▸ **Requirements**: Only the lines from the one containing "for leftover in" down to the one containing "bpy.data.objects.remove(obj)", inclusive, are to be quoted exactly.

-- BEGIN --

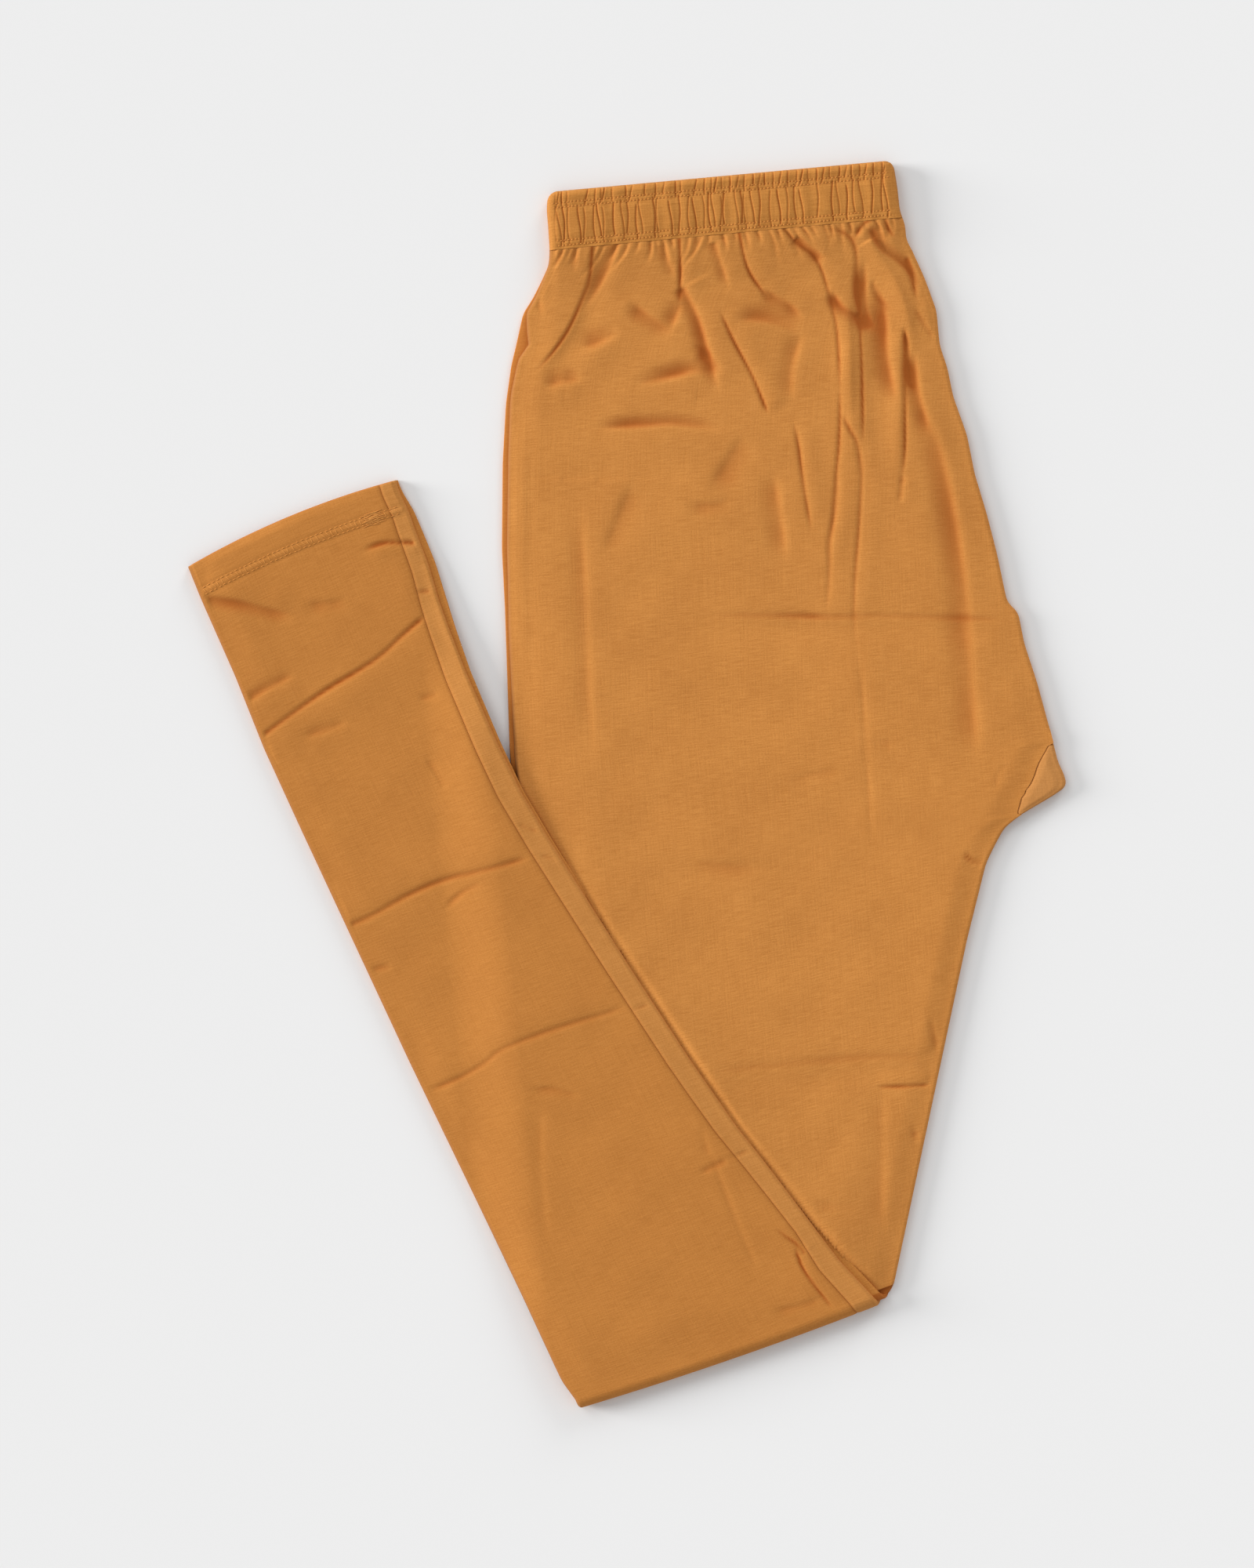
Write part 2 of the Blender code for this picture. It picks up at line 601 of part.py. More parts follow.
def shin_inseam_strip():
    """Far leg beyond its inseam, wrapped round the right edge."""
    rows = []
    for row, station in shin_rows():
        peep, seam, edge = shin_columns(row, station)
        width = width_of(row)
        right = wall_side(CLOTH, STACK, peep)
        places = [seam + SEAM_GAP / 2, *panel_places(seam, edge - CLOTH - 1.0, STRIP_COLUMNS)]
        outer = [shin_wall_point(row, across, 0.0) for across in places]
        inner = [place(row, across, -CLEARANCE) for across in places]
        outer += [place(row, width - entry[0], STACK - entry[1]) for entry in reversed(right)]
        inner += [place(row, width - entry[2], STACK - entry[3]) for entry in reversed(right)]
        rows.append(wall_groups(outer, inner))
    return make_solid("shin_inseam_strip", rows)


def waistband():
    """Gathered elastic casing, rolled over at its top and both ends."""
    radius = WAISTBAND_CLOTH + 1.0
    side = wall_side(WAISTBAND_CLOTH, WAIST_STACK, 0.0)
    plain_rows = (6.0, 8.5, 15.0, 21.5, 24.0, 27.5, WAISTBAND_DEPTH)
    top = WAIST_STACK + CLEARANCE + WAISTBAND_CLOTH
    bands = [*side, *[(spot, top, spot, top - WAISTBAND_CLOTH) for spot in plain_rows]]
    rows = []
    for outer_station, outer_rise, inner_station, inner_rise in bands:
        width = width_of(hip_row(outer_station))
        outer = []
        inner = []
        for entry in side:
            outer.append(hip_place(outer_station, entry[0], False, min(entry[1], outer_rise)))
            inner.append(hip_place(inner_station, entry[2], False, min(entry[3], inner_rise)))
        count = 2 * WAIST_GATHERS
        swell = WAIST_GATHER_HEIGHT * lookup(WAIST_CHANNEL, outer_station)
        if outer_station < radius:
            swell *= 0.5
        for step in range(1, count):
            wander = GATHER_WANDER * math.sin(GATHER_TURN * step) * (step % 2)
            across = blend(radius, width - radius, (step + wander) / count)
            fade = smooth(min(across - radius, width - radius - across) / EDGE_FADE)
            lift = swell * (step % 2) * fade * (0.75 + 0.25 * math.sin(SWELL_TURN * step))
            far_side = across > width / 2
            inset = width - across if far_side else across
            outer.append(hip_place(outer_station, inset, far_side, outer_rise + lift))
        for entry in reversed(side):
            outer.append(hip_place(outer_station, entry[0], True, min(entry[1], outer_rise)))
            inner.append(hip_place(inner_station, entry[2], True, min(entry[3], inner_rise)))
        rows.append(wall_groups(outer, inner))
    return make_solid("waistband", rows)


def settle(things):
    """Move the meshes together so that the origin is the bottom centre of their box."""
    corners = [vertex.co for thing in things for vertex in thing.data.vertices]
    low = Vector([min(corner[axis] for corner in corners) for axis in range(3)])
    high = Vector([max(corner[axis] for corner in corners) for axis in range(3)])
    shift = Vector(((low.x + high.x) / 2, (low.y + high.y) / 2, low.z))
    for thing in things:
        for vertex in thing.data.vertices:
            vertex.co -= shift
        thing.data.update()


for leftover in list(bpy.data.objects):
    bpy.data.objects.remove(leftover, do_unlink=True)

settle([
    hidden_layers(),
    waistband(),
    thigh_panel(),
    crotch_gusset(),
    shin_panel(),
    shin_inseam_strip(),
])
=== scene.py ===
import math
from collections import namedtuple

import bpy
import numpy as np
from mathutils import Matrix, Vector


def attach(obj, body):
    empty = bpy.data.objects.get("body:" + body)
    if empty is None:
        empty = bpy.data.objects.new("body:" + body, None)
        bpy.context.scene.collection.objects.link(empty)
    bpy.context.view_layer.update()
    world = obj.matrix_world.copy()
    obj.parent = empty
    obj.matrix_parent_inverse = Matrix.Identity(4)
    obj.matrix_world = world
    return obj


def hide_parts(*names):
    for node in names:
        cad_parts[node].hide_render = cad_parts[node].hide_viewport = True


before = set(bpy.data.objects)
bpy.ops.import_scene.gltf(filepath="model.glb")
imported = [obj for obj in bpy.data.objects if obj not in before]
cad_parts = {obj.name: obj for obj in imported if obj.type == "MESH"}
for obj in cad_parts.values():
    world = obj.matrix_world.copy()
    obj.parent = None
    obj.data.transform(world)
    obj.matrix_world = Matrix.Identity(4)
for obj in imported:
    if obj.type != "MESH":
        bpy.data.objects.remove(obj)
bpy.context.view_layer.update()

METRES_PER_MM = 0.001
# Middle of the part's box, from the middle of the photographed field.
MIDDLE_X = 0.2
MIDDLE_Y = -0.114

# Cloth, the gaps between layers, the stacks of hidden layers, and the ways round the fold and the hem.
CLOTH = 1.0
WAISTBAND_CLOTH = 2.0
CLEARANCE = 0.35
SEAM_GAP = 0.3
SEAM_JOIN = 0.12
STACK = 3.0
WAIST_STACK = 5.0
WAISTBAND_DEPTH = 30.6
WAIST_SLOPE_END = 62.0
WAIST_CORNER = 5.0
LAYER_TOP = STACK + CLEARANCE + CLOTH
BAND_TOP = WAIST_STACK + CLEARANCE + WAISTBAND_CLOTH
SHIN_LEVEL = LAYER_TOP + CLEARANCE
SHIN_FACE = -CLEARANCE - CLOTH
AXIS = (STACK + SHIN_LEVEL) / 2
ROLL_RADIUS = CLOTH + 1.0
BAND_ROLL_RADIUS = WAISTBAND_CLOTH + 1.0
LIP = 1.0
SLOPE_START = 44.0
SLOPE_LENGTH = 34.0
FOLD_BOW = 1.8
HEM_BOW = -4.0
BOW_REACH = 60.0
PANEL_FOLD_START = -42.0
GUSSET_REACH = (300.0, 380.0)
GUSSET_LEAST = 2.9
GUSSET_EASE = 5.0
GUSSET_SWELL = 0.5
COVERED_DEPTH = 16.0
HEM_DEPTH = 18.5
HEM_RISE = 0.35

# How fine the outlines and meshes are.
EDGE_STEP = 0.5
EDGE_SOFTENING = 6
CREASE_SUBDIVISIONS = 2
ROLL_STEPS = 6
SHARP_ANGLE = 75.0
THIGH_COLUMNS = 232
SHIN_COLUMNS = 148
STRIP_COLUMNS = 14
GUSSET_COLUMNS = 23
BAND_COLUMNS = 540
LAYER_COLUMNS = 24
SHIN_STEP = 1.1
GUSSET_STEP = 0.6
BAND_STEP = 0.45
LAYER_STEP = 2.0
TURN_STEP = 6.0

# Loft of the cloth, its deepest trough, and how far in from an edge or the fold both are whole.
HIP_LOFT = 0.9
SHIN_LOFT = 0.7
DEEPEST = 1.15
EDGE_FADE = 15.0
WAIST_EDGE_FADE = 3.0
EDGE_FADE_CHANGE = 40.0
CREASE_EDGE_FADE = 2.5
FOLD_FADE = 26.0
CREASE_FOLD_FADE = 5.0
HEM_FADE = 5.0
OPEN_LENGTH = 4.5

# Creases: share of the swell, unevenness of the two sides of a soft one, and the shade painted in it.
SWELL = 0.6
CREASE_UNEVENNESS = 0.2
SOFT_WIDTH = 2.0
STEEP_SIDE = 0.65
GENTLE_SIDE = 1.6
SOFT_SHADE = 0.42
LEAST_LINE = 0.75

# Below the waistband: creases held at their least share, and the way to full loft.
SEAM_HOLD = 7.0
HELD_SHARE = 0.2
LOFT_LENGTH = 12.0
TUCK_DEPTH = 0.8
TUCK_SWAY = 0.5

# The thigh's cloth beside the shin: its rise, how far it reaches, and the painted shade of the line between
# the two.
PUSHED_RISE = 4.0
PUSHED_LENGTH = 38.0
PUSHED_FADE = 42.0
PUSHED_LEAST = 0.85
PUSHED_EASE = 3.0
TUCKED_UNDER = 2.3
LINE_SHADE = 0.2
LINE_WIDTH = 2.2

# Seams, and shade painted along seams, on dark sides, under walls and in hollows.
SEAM_DIP = 0.35
SEAM_WIDTH = 0.8
SEAM_SHADE = 0.45
SHIN_SEAM_SHADE = 0.4
EDGE_SHADE = 0.9
FAR_EDGE_SHADE = 0.2
LAYER_SHADE = 0.35
UNDER_SHADE = 0.3
FAR_UNDER_SHADE = 0.1
FOLD_HOLLOW_SHADE = 0.55
HOLLOW_LENGTH = 10.0
FOLD_SHADE_LENGTH = 9.0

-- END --

▸ **Task output**:
for leftover in list(bpy.data.objects):
    bpy.data.objects.remove(leftover, do_unlink=True)

settle([
    hidden_layers(),
    waistband(),
    thigh_panel(),
    crotch_gusset(),
    shin_panel(),
    shin_inseam_strip(),
])
=== scene.py ===
import math
from collections import namedtuple

import bpy
import numpy as np
from mathutils import Matrix, Vector


def attach(obj, body):
    empty = bpy.data.objects.get("body:" + body)
    if empty is None:
        empty = bpy.data.objects.new("body:" + body, None)
        bpy.context.scene.collection.objects.link(empty)
    bpy.context.view_layer.update()
    world = obj.matrix_world.copy()
    obj.parent = empty
    obj.matrix_parent_inverse = Matrix.Identity(4)
    obj.matrix_world = world
    return obj


def hide_parts(*names):
    for node in names:
        cad_parts[node].hide_render = cad_parts[node].hide_viewport = True


before = set(bpy.data.objects)
bpy.ops.import_scene.gltf(filepath="model.glb")
imported = [obj for obj in bpy.data.objects if obj not in before]
cad_parts = {obj.name: obj for obj in imported if obj.type == "MESH"}
for obj in cad_parts.values():
    world = obj.matrix_world.copy()
    obj.parent = None
    obj.data.transform(world)
    obj.matrix_world = Matrix.Identity(4)
for obj in imported:
    if obj.type != "MESH":
        bpy.data.objects.remove(obj)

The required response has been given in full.